#### Your goal
In the listing below, find the line with "length of a", then repeat exactly every line from the top through that one.

-- begin Material --

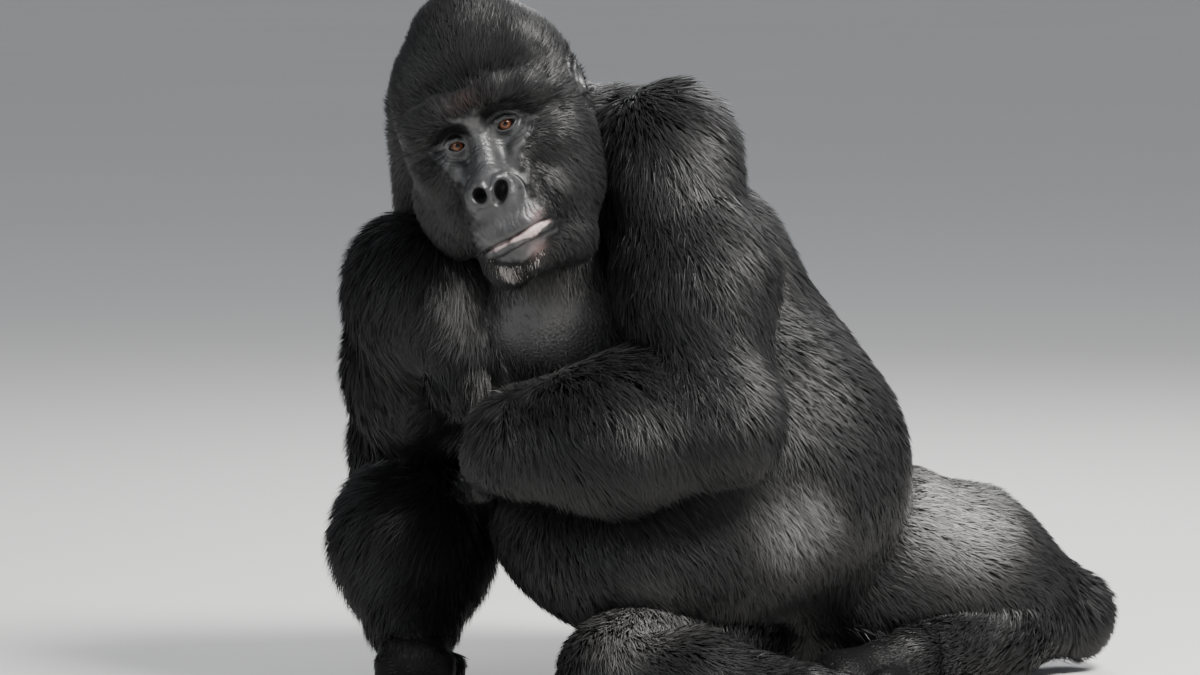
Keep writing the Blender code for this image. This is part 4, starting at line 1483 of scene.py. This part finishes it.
def turned(vectors, axes, angles):
    """Vectors turned about axes at right angles to them."""
    return vectors * np.cos(angles)[:, None] + np.cross(axes, vectors) * np.sin(angles)[:, None]


def lock_shapes(points, normals):
    """Depth, length, width, direction and piece for every lock."""
    depth, length, width, _, lie, piece = coats_at(points)
    own = to_head(points)
    near_face = near_head(own) * (1 - smooth((face_gap(own) + 0.008) / 0.042))
    length = length * (1 - near_face) + FACE_LENGTH * near_face
    depth = depth * (1 - near_face) + FACE_DEPTH * near_face
    width = width * (1 - near_face) + FACE_WIDTH * near_face
    near_ear = near_head(own) * smooth(1 - ear_gap(own) / 0.020)
    length, depth = length * (1 - 0.6 * near_ear), depth * (1 - 0.6 * near_ear)
    length = length + BEARD_LENGTH * blot(own, *BEARD)
    ahead = lie - normals * (lie * normals).sum(axis=1, keepdims=True)
    sure = smooth(2 * np.linalg.norm(ahead, axis=1) / np.linalg.norm(lie, axis=1))
    depth = depth * (0.3 + 0.7 * sure)  # where the lie points into the body, the locks are pressed flat
    ahead = unit(ahead)
    ahead = turned(ahead, normals, swirl(points) + 0.16 * chance.standard_normal(len(points)))
    return depth, length, width, ahead, piece


lock_depth, lock_length, lock_width, lock_ahead, lock_piece = lock_shapes(roots, root_normals)
print("middle length of a lock", round(float(np.median(lock_length)), 3))

# %% [markdown]
# ## Shape of a lock
# A lock leaves the skin at an angle, bends over and lies along the body, so its tip ends at the coat's depth.
# Neighbouring tips are drawn together, because hair gathers in points like a wet brush.
# A lock is shaded as if it leaned towards the skin's own slope, which is how a smooth coat catches the light.

# %% Locks
STATIONS = (0.0, 0.46)  # along a lock, before its tip
STATION_WIDTHS = (0.8, 1.0)
LEVEL = 0.6  # how far a lock's shading follows the skin
GATHER = 0.36  # how far tips are drawn together
POINT_SPACING = 16  # locks in one point
SUNK = 0.0015  # how far a root lies under the skin
FLOOR_GAP = 0.0012  # no lock comes nearer to the floor


def lock_points(points, normals, depth, length, width, ahead):
    """The corners of every lock's ribbon, and the normal it is shaded with."""
    count = len(points)
    length = length * (0.72 + 0.5 * chance.random(count))
    rise = np.minimum(depth * (0.55 + 0.75 * chance.random(count)), 0.75 * length)
    run = np.sqrt(length**2 - rise**2)
    side = np.cross(normals, ahead)
    bend = 0.13 * length * chance.standard_normal(count)
    tips = points + run[:, None] * ahead + rise[:, None] * normals + bend[:, None] * side
    middles = chance.choice(count, count // POINT_SPACING, replace=False)
    tree = kdtree.KDTree(len(middles))
    for index, middle in enumerate(middles):
        tree.insert(points[middle], index)
    tree.balance()
    nearest = middles[[tree.find(point)[1] for point in points]]
    pull = tips[nearest] - tips
    far = np.linalg.norm(pull, axis=1) / length
    pull *= (GATHER * (0.6 + 0.8 * chance.random(count)) * (1 - smooth((far - 0.7) / 0.8)))[:, None]
    stations = []
    for share in (*STATIONS, 1.0):
        lifted = rise * (1 - (1 - share) ** 1.8)
        at = points + (run * share)[:, None] * ahead + (lifted - SUNK)[:, None] * normals
        at += (bend * share**2)[:, None] * side + pull * share**1.5
        stations.append(at)
    roll = 0.55 * chance.standard_normal(count)
    across = turned(side, unit(stations[-1] - stations[0]), roll)
    width = width * (0.65 + 0.7 * chance.random(count))
    corners = []
    for at, wide in zip(stations, STATION_WIDTHS):
        corners += [at - across * (width * wide / 2)[:, None], at + across * (width * wide / 2)[:, None]]
    corners.append(stations[-1])
    corners = np.stack(corners, axis=1)
    corners[:, :, 2] = np.maximum(corners[:, :, 2], FLOOR_GAP)
    flat = np.cross(stations[-1] - stations[0], across)
    return corners, unit(LEVEL * normals + (1 - LEVEL) * unit(flat))


lock_shape = (lock_depth, lock_length, lock_width, lock_ahead)
lock_corners, lock_normals = lock_points(roots, root_normals, *lock_shape)
spans = np.linalg.norm(lock_corners[:, -1] - lock_corners[:, 0], axis=1)
print("longest lock", round(float(spans.max()), 3))

# %% [markdown]
# ## Colour of the hair
# Most of the coat is black, and no two locks are equally dark. Grey hairs are mixed in among the black ones,
# so each lock is either more grey or less, and a grey back is a crowd of light locks rather than a grey wash.
# The forehead over the brows is rusty with a painted shadow in its dent, and some hairs on the chin are white.

# %% Hair colours
BLACK_HAIR = np.array((0.0078, 0.0075, 0.0077))
GREY_HAIR = np.array((0.290, 0.283, 0.275))
RUSTY_HAIR = np.array((0.110, 0.050, 0.034))
WHITE_HAIR = np.array((0.50, 0.46, 0.44))
# painted shadow: middle and reach of the darkened hair in the dent of the forehead
FOREHEAD_SHADOW = (-0.002, -0.090, 0.084), (0.022, 0.040, 0.013)  # middle and reach, on the forehead
RUSTY_BROW = (0.006, -0.112, 0.050), (0.022, 0.030, 0.009)
WHITE_CHIN = (-0.034, -0.140, -0.162), (0.022, 0.035, 0.016)
PALE_CHIN = (0.014, -0.145, -0.160), (0.010, 0.030, 0.015)


def hair_colours(points):
    """Each lock's colour in its middle."""
    count = len(points)
    own = to_head(points)
    head_only = near_head(own)[:, None]
    grey = silver_share(points)
    grey = np.clip(grey * (0.35 + 1.1 * chance.random(count)), 0, 1)[:, None]
    colour = BLACK_HAIR * (0.7 + 0.6 * chance.random(count))[:, None]
    colour = colour + (GREY_HAIR - colour) * grey
    # painted shadow in the dent of the forehead
    colour = colour * (1 - 0.8 * blot(own, *FOREHEAD_SHADOW))[:, None]
    rust = 0.42 * blot(own, *RUSTY_BROW) * (0.2 + 0.9 * chance.random(count))
    colour = colour + (RUSTY_HAIR - colour) * np.clip(rust, 0, 1)[:, None] * head_only
    white = blot(own, *WHITE_CHIN) * 0.8
    pink = blot(own, *PALE_CHIN) * 0.4
    white = np.where(chance.random(count) < np.maximum(white, pink), 0.12 + 0.68 * chance.random(count), 0)
    return colour + (WHITE_HAIR - colour) * white[:, None] * head_only


lock_colours = hair_colours(roots)
print("grey locks:", int((lock_colours[:, 0] > 0.1).sum()))

# %% [markdown]
# ## The hair's finish
# Real hair shines along its length. A ribbon with the skin's own slope and a half rough surface gives the
# same broad gleam over a limb. Each lock's colour is stored in its corners, and a noise makes it uneven
# from place to place, so that the coat isn't one flat black.


# %% Hair material
def hair_material():
    made, nodes, links = new_material("hair")
    shader = nodes["Principled BSDF"]
    tint = add(nodes, "ShaderNodeAttribute", attribute_name="tint")
    place = add(nodes, "ShaderNodeTexCoord")
    streaks = add(nodes, "ShaderNodeTexNoise", Scale=55.0, Detail=4.0)
    links.new(place.outputs["Object"], streaks.inputs["Vector"])
    shade = add(nodes, "ShaderNodeMapRange")
    shade.inputs["To Min"].default_value, shade.inputs["To Max"].default_value = 0.7, 1.3
    links.new(streaks.outputs["Fac"], shade.inputs["Value"])
    shaded = add(nodes, "ShaderNodeVectorMath", operation="MULTIPLY")
    links.new(tint.outputs["Color"], shaded.inputs[0])
    links.new(shade.outputs["Result"], shaded.inputs[1])
    links.new(shaded.outputs["Vector"], shader.inputs["Base Color"])
    shader.inputs["Roughness"].default_value = 0.50
    shader.inputs["Specular IOR Level"].default_value = 0.34
    shader.inputs["Sheen Weight"].default_value = 0.04
    shader.inputs["Sheen Roughness"].default_value = 0.4
    return made


hair = hair_material()
print("hair material:", hair.name)

# %% [markdown]
# ## Maps of the coat
# Each piece of the coat needs a flat map for its colours. A lock is a tiny patch on it, at its root's
# place. The map is an unrolled tube round the part's own axis, so neighbouring locks stay neighbours on it,
# and a baked colour is never torn.

# %% Maps of the coat
AXES = {  # the line that each piece is unrolled from
    "coat_back": ((0.33, 0.10, 0.05), (-0.05, 0.02, 0.75)),
    "coat_belly": ((0.15, 0.02, 0.10), (0.02, 0.02, 0.70)),
    "coat_flank": ((0.15, 0.02, 0.10), (0.02, 0.02, 0.70)),
    "coat_nape": (head_point((0, 0.05, -0.20)), head_point((0, 0.05, 0.20))),
    "coat_cheeks": (head_point((0, 0, -0.20)), head_point((0, 0, 0.20))),
    "coat_crown": (head_point((0, 0, -0.20)), head_point((0, 0, 0.20))),
    "coat_face": (head_point((0, -0.02, -0.20)), head_point((0, -0.02, 0.20))),
    "coat_feet": ((0.35, -0.25, -0.10), (0.35, -0.25, 0.20)),
    "coat_forearm_left": (ELBOW_L, WRIST_L),
    "coat_forearm_right": (ELBOW_R, WRIST_R),
    "coat_legs": (HIP_R, KNEE_R),
    "coat_shoulders": ((-0.06, -0.02, 0.40), (-0.06, -0.02, 0.85)),
    "coat_thigh_left": (HIP_L, KNEE_L),
    "coat_upper_arm_left": (SHOULDER_L, ELBOW_L),
    "coat_upper_arm_right": (SHOULDER_R, ELBOW_R),
}


def unrolled(points, start, end):
    """Places on the map of a tube round the line from start to end."""
    axis = np.array((Vector(end) - Vector(start)).normalized())
    east = unit(np.cross(axis, (0.3, 1.0, 0.2))[None])[0]
    north = np.cross(axis, east)
    own = points - np.array(start)
    round_it = np.arctan2(own @ north, own @ east) / (2 * math.pi) + 0.5
    up = own @ axis
    up = (up - up.min()) / max(np.ptp(up), 1e-6)
    return np.stack([0.01 + 0.97 * round_it, 0.01 + 0.97 * up], axis=1)


print("axes:", len(AXES), "for pieces:", len(PIECES))

# %% [markdown]
# ## The coat's pieces
# The locks are shared out among pieces by the part of the body they grow on, so no mesh is too heavy to
# handle. Each lock is darkest at its root and lightest at its tip, as hair is when light reaches only its
# ends.

# %% Coat pieces
PATCH = 0.003  # the size of a lock on its map
LOCK_CORNERS = len(STATIONS) * 2 + 1
ROOT_TO_TIP = np.array([0.45, 0.45, 1.0, 1.0, 1.3])  # how light each of its corners is


def lock_loops(count):
    """The corners of every face: a quad and the tip's triangle for each lock."""
    pattern = np.array([0, 2, 3, 1, 2, 4, 3])
    loops = (np.arange(count)[:, None] * LOCK_CORNERS + pattern).ravel()
    return loops, np.tile([4, 3], count), np.tile(pattern, count)


def coat_piece(name, corners, normals, colours, places):
    """One mesh of locks, with their colours, their map and their shading."""
    count = len(corners)
    loops, sizes, pattern = lock_loops(count)
    made = mesh_object(name, corners.reshape(-1, 3) + np.array(SHIFT), loops, sizes)
    tint = np.ones((count, LOCK_CORNERS, 4), np.float32)
    tint[:, :, :3] = np.clip(colours[:, None, :] * ROOT_TO_TIP[None, :, None], 0, 0.9)
    made.data.attributes.new("tint", "FLOAT_COLOR", "POINT").data.foreach_set("color", tint.ravel())
    across = np.array([-0.5, 0.5, -0.5, 0.5, 0.0])[pattern] * PATCH
    up = np.array([0.0, 0.0, 0.5, 0.5, 1.0])[pattern] * PATCH
    places = np.repeat(places, len(pattern) // count, axis=0) + np.stack([across, up], axis=1)
    made.data.uv_layers.new(name="OFBake").data.foreach_set("uv", places.astype(np.float32).ravel())
    made.data.materials.append(hair)
    made.data.normals_split_custom_set_from_vertices(np.repeat(normals, LOCK_CORNERS, axis=0))
    return made


for index, name in enumerate(PIECES):
    mine = lock_piece == index
    places = unrolled(roots[mine], *AXES[name])
    made = coat_piece(name, lock_corners[mine], lock_normals[mine], lock_colours[mine], places)
    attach(made, "root")
    print(name, int(mine.sum()), "locks", int(mine.sum()) * 3, "triangles")

# %% [markdown]
# ## The floor
# The floor is a pale disc so wide that its far edge lies outside the camera's view. The lamps stand close
# to the animal, so the floor fades with distance and makes the backdrop too, and no corner or seam shows.

# %% The floor
FLOOR_RADIUS = 250.0


def wide_floor():
    shape = bmesh.new()
    bmesh.ops.create_circle(shape, cap_ends=True, radius=FLOOR_RADIUS, segments=64)
    mesh = bpy.data.meshes.new("studio_floor")
    shape.to_mesh(mesh)
    shape.free()
    made = bpy.data.objects.new("studio_floor", mesh)
    bpy.context.scene.collection.objects.link(made)
    paint, nodes, links = new_material("pale_floor")
    place = add(nodes, "ShaderNodeTexCoord")
    cloud = add(nodes, "ShaderNodeTexNoise", Scale=0.3, Detail=2.0)
    tone = ramp(nodes, [(0.3, (0.645, 0.635, 0.625)), (0.7, (0.665, 0.655, 0.645))])
    links.new(place.outputs["Object"], cloud.inputs["Vector"])
    links.new(cloud.outputs["Fac"], tone.inputs["Fac"])
    links.new(tone.outputs["Color"], nodes["Principled BSDF"].inputs["Base Color"])
    nodes["Principled BSDF"].inputs["Roughness"].default_value = 0.75
    made.data.materials.append(paint)
    return made


wide_floor()
print("floor radius", FLOOR_RADIUS)

# %% [markdown]
# ## Lights and camera
# Light falls mostly from above, as in a clearing in a forest: a broad lamp over the animal's left shoulder,
# a weaker one from its right, and one from behind that draws a rim on the coat. A black coat needs broad
# lamps, because it shows little but their reflections. The camera is far away and has a long lens, like a
# naturalist's.


# %% Lights and camera
def lamp(name, place, size, power, target, colour=(1, 1, 1)):
    light = bpy.data.lights.new(name, "AREA")
    light.size, light.energy, light.color = size, power, colour
    made = bpy.data.objects.new(name, light)
    bpy.context.scene.collection.objects.link(made)
    made.location = place
    made.rotation_euler = (Vector(target) - Vector(place)).to_track_quat("-Z", "Y").to_euler()


lamp("key", (2.1, -2.1, 4.2), 1.5, 640, (0, 0, 0.6), (1.0, 0.985, 0.96))
lamp("fill", (-3.2, -3.0, 2.2), 2.8, 55, (0, 0, 0.5), (0.95, 0.98, 1.0))
lamp("rim", (0.8, 2.8, 3.2), 1.8, 120, (0, 0, 0.7))

sky = bpy.data.worlds.new("sky")
bpy.context.scene.world = sky
sky.use_nodes = True
sky.node_tree.nodes["Background"].inputs["Color"].default_value = (0.90, 0.94, 1.0, 1)
sky.node_tree.nodes["Background"].inputs["Strength"].default_value = 0.42

camera = bpy.data.objects.new("camera", bpy.data.cameras.new("camera"))
bpy.context.scene.collection.objects.link(camera)
camera.data.lens, camera.data.sensor_width = 147, 36
camera.location = CAMERA_PLACE
camera.rotation_euler = (math.radians(85), 0, 0)
bpy.context.scene.camera = camera
print("camera at", [round(v, 3) for v in camera.location])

-- end Material --

#### Response to the task
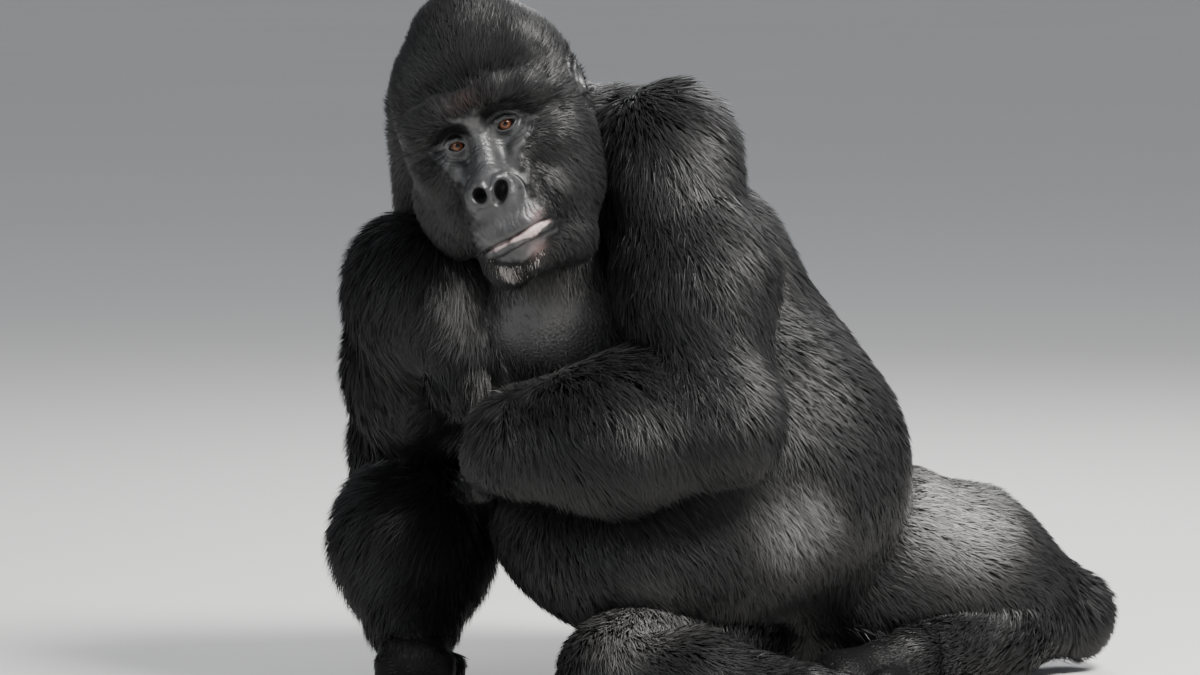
Keep writing the Blender code for this image. This is part 4, starting at line 1483 of scene.py. This part finishes it.
def turned(vectors, axes, angles):
    """Vectors turned about axes at right angles to them."""
    return vectors * np.cos(angles)[:, None] + np.cross(axes, vectors) * np.sin(angles)[:, None]


def lock_shapes(points, normals):
    """Depth, length, width, direction and piece for every lock."""
    depth, length, width, _, lie, piece = coats_at(points)
    own = to_head(points)
    near_face = near_head(own) * (1 - smooth((face_gap(own) + 0.008) / 0.042))
    length = length * (1 - near_face) + FACE_LENGTH * near_face
    depth = depth * (1 - near_face) + FACE_DEPTH * near_face
    width = width * (1 - near_face) + FACE_WIDTH * near_face
    near_ear = near_head(own) * smooth(1 - ear_gap(own) / 0.020)
    length, depth = length * (1 - 0.6 * near_ear), depth * (1 - 0.6 * near_ear)
    length = length + BEARD_LENGTH * blot(own, *BEARD)
    ahead = lie - normals * (lie * normals).sum(axis=1, keepdims=True)
    sure = smooth(2 * np.linalg.norm(ahead, axis=1) / np.linalg.norm(lie, axis=1))
    depth = depth * (0.3 + 0.7 * sure)  # where the lie points into the body, the locks are pressed flat
    ahead = unit(ahead)
    ahead = turned(ahead, normals, swirl(points) + 0.16 * chance.standard_normal(len(points)))
    return depth, length, width, ahead, piece


lock_depth, lock_length, lock_width, lock_ahead, lock_piece = lock_shapes(roots, root_normals)
print("middle length of a lock", round(float(np.median(lock_length)), 3))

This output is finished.